— start Data for processing —

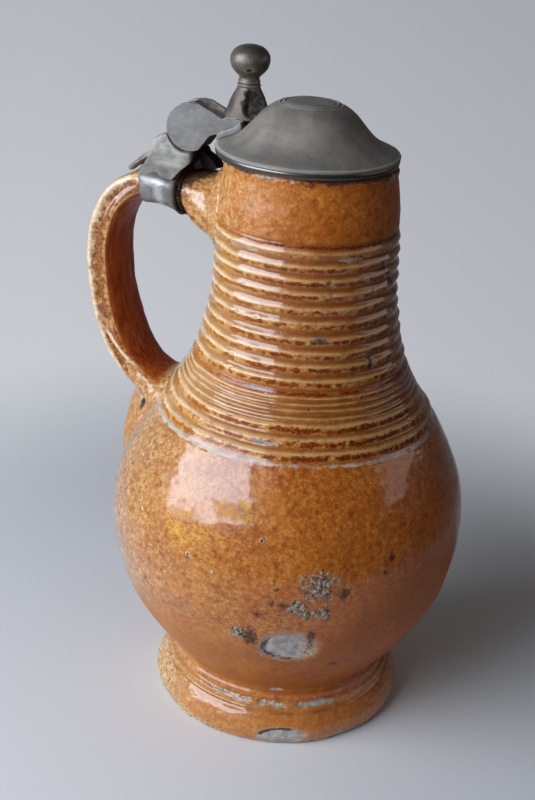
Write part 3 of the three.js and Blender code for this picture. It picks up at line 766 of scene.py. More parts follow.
def lid_material():
    """Turned pewter under a dark patina, with fine lathe lines round its axis."""
    s = Shader("lid_pewter", Specular_IOR_Level=0.4)
    parts = s.node("ShaderNodeSeparateXYZ", {0: s.place}).outputs
    east, north = s.math("SUBTRACT", parts["X"], LID_X), parts["Y"]
    radius = s.math("SQRT", s.add(s.times(east, east), s.times(north, north)), 0.0)
    along = {"W": s.times(radius, 1.4), "Scale": 1.0, "Detail": 3.0}
    lathed = s.node("ShaderNodeTexNoise", along, noise_dimensions="1D").outputs["Fac"]
    cloud = s.noise(11, 4, shift=6, roughness=0.62)
    fine = s.noise(1.0, 3, shift=15)
    wear, brim = s.fields("wear", "brim")
    s.colour = s.tones(cloud, 0.34, 0.66, "847c71", "988f82")
    s.over(s.ramp(fine, 0.52, 0.7), "a59e96", 0.25)
    s.over(s.ramp(lathed, 0.5, 0.66), "a09a92", 0.1)
    # Pale on worn edges, and along the brim's top edge and beside the crown rings, where a highlight is
    # painted.
    s.over(s.ramp(s.add(wear, s.times(fine, 0.25)), 0.35, 0.75, 0, 0.9), "bab5ae")
    s.over(s.ramp(wear, -0.7, -0.15, 0.75, 0.0), "242220")
    grit = s.specks(2.2, 5, (0.1, 0.2), (0.66, 0.7))
    grit = s.times(grit, s.ramp(s.field("gritty"), 0.1, 0.9))
    s.over(grit, "2b2926", 0.7)
    s.over(brim, "625f5b", 0.8)
    s.bump(s.add(s.times(lathed, 0.2), s.times(fine, 0.3), s.times(grit, -0.6)), 0.08)
    rough = s.blend(brim, s.ramp(cloud, 0.3, 0.7, 0.46, 0.58), 0.3)
    return s.finish(rough, Metallic=s.blend(brim, 0.3, 0.9))


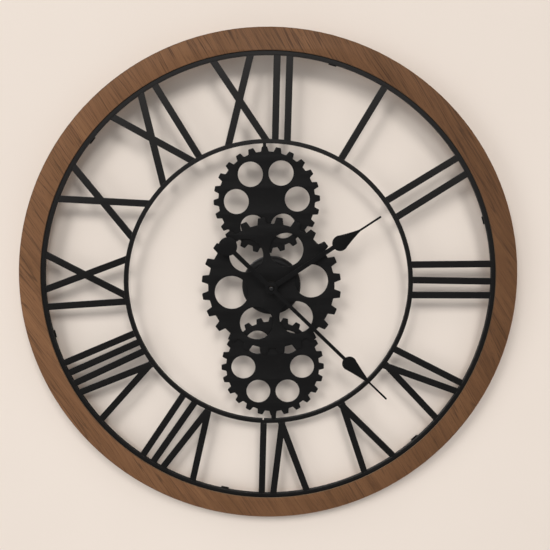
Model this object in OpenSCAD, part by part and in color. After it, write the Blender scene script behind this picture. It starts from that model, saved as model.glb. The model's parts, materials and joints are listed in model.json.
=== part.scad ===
// Open-frame wall clock: a wooden rim, two metal rings joined by Roman numerals, three fixed
// gear plates and a battery movement behind the middle one.
// X points right, Z up and +Y from the viewer to the wall. The origin is the centre of the rim,
// half-way through the clock's depth. Depths in this file are counted from the rim's front face.

/* [Rim] */
// Outside diameter of the wooden rim
rim_d = 700; // [690:1:710]
// Radial width of the rim
rim_w = 29.7; // [28.5:0.1:31]
// Thickness of the rim, front to back
rim_depth = 18; // [17:0.5:20]
// Thickness of the veneer on the face and of the band round the outside
veneer = 0.6; // [0.4:0.1:1]
// Height of the rubber bumpers on the back
bumper_h = 5; // [5:0.5:8]

/* [Metal frame] */
// Width and depth of the bar that both rings are bent from
bar = 6; // [5:0.5:6.5]
// Depth of the frame's front face behind the rim's front face
frame_inset = 1.5; // [1:0.1:2]
// Inside radius of the inner ring
inner_ring_r = 197.8; // [197:0.1:198.5]
// Width of the flat strip in the numerals
strip_w = 9.4; // [8:0.1:10]
// Thickness of the flat strip in the numerals
strip_t = 3; // [2:0.5:5]
// Thickness of the lugs and of the hanger plate
lug_t = 1.5; // [1:0.1:2]

/* [Gear plates] */
// Thickness of each gear plate
plate_t = 2.5; // [2:0.1:2.5]
// Number of teeth on each gear plate
cog_teeth = 24; // [20:1:26]
// Tip radius of the middle plate
middle_tip_r = 98; // [95:0.1:99]
// Tip radius of the top and bottom plates
small_tip_r = 73.6; // [72:0.1:74]

/* [Hands] */
// Sideways offset of the hands' axis from the middle of the rim
axis_x = 4; // [-5:0.5:5]
// Upward offset of the hands' axis from the middle of the rim
axis_z = -1; // [-3:0.5:3]
// Direction of the hour hand, clockwise from twelve
hour_hand_angle = 56.5; // [0:0.5:359.5]
// Direction of the minute hand, clockwise from twelve
minute_hand_angle = 134.5; // [0:0.5:359.5]
// Length of the hour hand from the axis
hour_hand_l = 181; // [150:1:185]
// Length of the minute hand from the axis
minute_hand_l = 231; // [200:1:240]
// Thickness of the hands
hand_t = 0.8; // [0.6:0.1:0.8]

/* [Movement] */
// Width and height of the movement case
case_w = 56; // [56:0.5:57]
// Thickness of the movement case, front to back
case_d = 16; // [16:0.5:16.5]
// Wall thickness of the movement case
case_wall = 1.2; // [1:0.1:1.4]
// Outside radius of the round cup that covers the movement
cup_r = 41.5; // [41:0.5:43]
// Radial gap between a turning shaft and its hole
play = 0.05; // [0.03:0.01:0.08]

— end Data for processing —

▸ **Work required**
Extract, please, the lines from the start of the entries above through the one with "return s.finish(rough, Metallic=s.blend(brim, 0.3, 0.9))", both included, reproducing each exactly and adding nothing.

▸ **Result for this task**
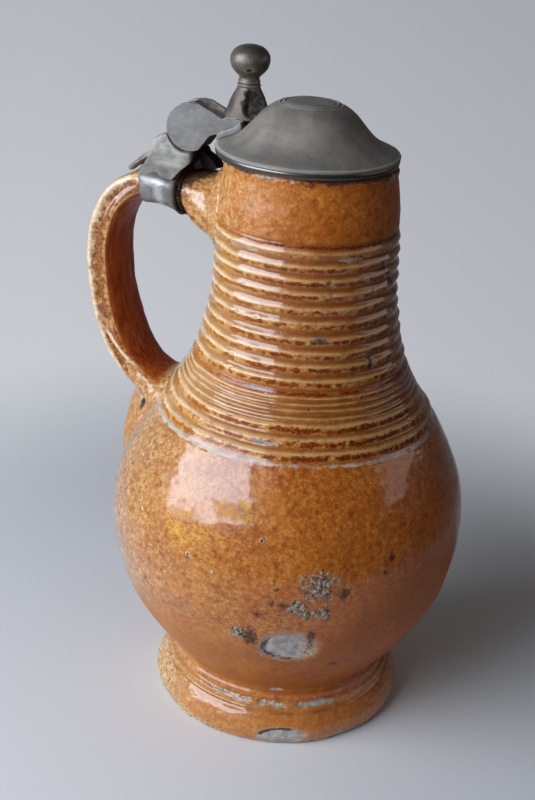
Write part 3 of the three.js and Blender code for this picture. It picks up at line 766 of scene.py. More parts follow.
def lid_material():
    """Turned pewter under a dark patina, with fine lathe lines round its axis."""
    s = Shader("lid_pewter", Specular_IOR_Level=0.4)
    parts = s.node("ShaderNodeSeparateXYZ", {0: s.place}).outputs
    east, north = s.math("SUBTRACT", parts["X"], LID_X), parts["Y"]
    radius = s.math("SQRT", s.add(s.times(east, east), s.times(north, north)), 0.0)
    along = {"W": s.times(radius, 1.4), "Scale": 1.0, "Detail": 3.0}
    lathed = s.node("ShaderNodeTexNoise", along, noise_dimensions="1D").outputs["Fac"]
    cloud = s.noise(11, 4, shift=6, roughness=0.62)
    fine = s.noise(1.0, 3, shift=15)
    wear, brim = s.fields("wear", "brim")
    s.colour = s.tones(cloud, 0.34, 0.66, "847c71", "988f82")
    s.over(s.ramp(fine, 0.52, 0.7), "a59e96", 0.25)
    s.over(s.ramp(lathed, 0.5, 0.66), "a09a92", 0.1)
    # Pale on worn edges, and along the brim's top edge and beside the crown rings, where a highlight is
    # painted.
    s.over(s.ramp(s.add(wear, s.times(fine, 0.25)), 0.35, 0.75, 0, 0.9), "bab5ae")
    s.over(s.ramp(wear, -0.7, -0.15, 0.75, 0.0), "242220")
    grit = s.specks(2.2, 5, (0.1, 0.2), (0.66, 0.7))
    grit = s.times(grit, s.ramp(s.field("gritty"), 0.1, 0.9))
    s.over(grit, "2b2926", 0.7)
    s.over(brim, "625f5b", 0.8)
    s.bump(s.add(s.times(lathed, 0.2), s.times(fine, 0.3), s.times(grit, -0.6)), 0.08)
    rough = s.blend(brim, s.ramp(cloud, 0.3, 0.7, 0.46, 0.58), 0.3)
    return s.finish(rough, Metallic=s.blend(brim, 0.3, 0.9))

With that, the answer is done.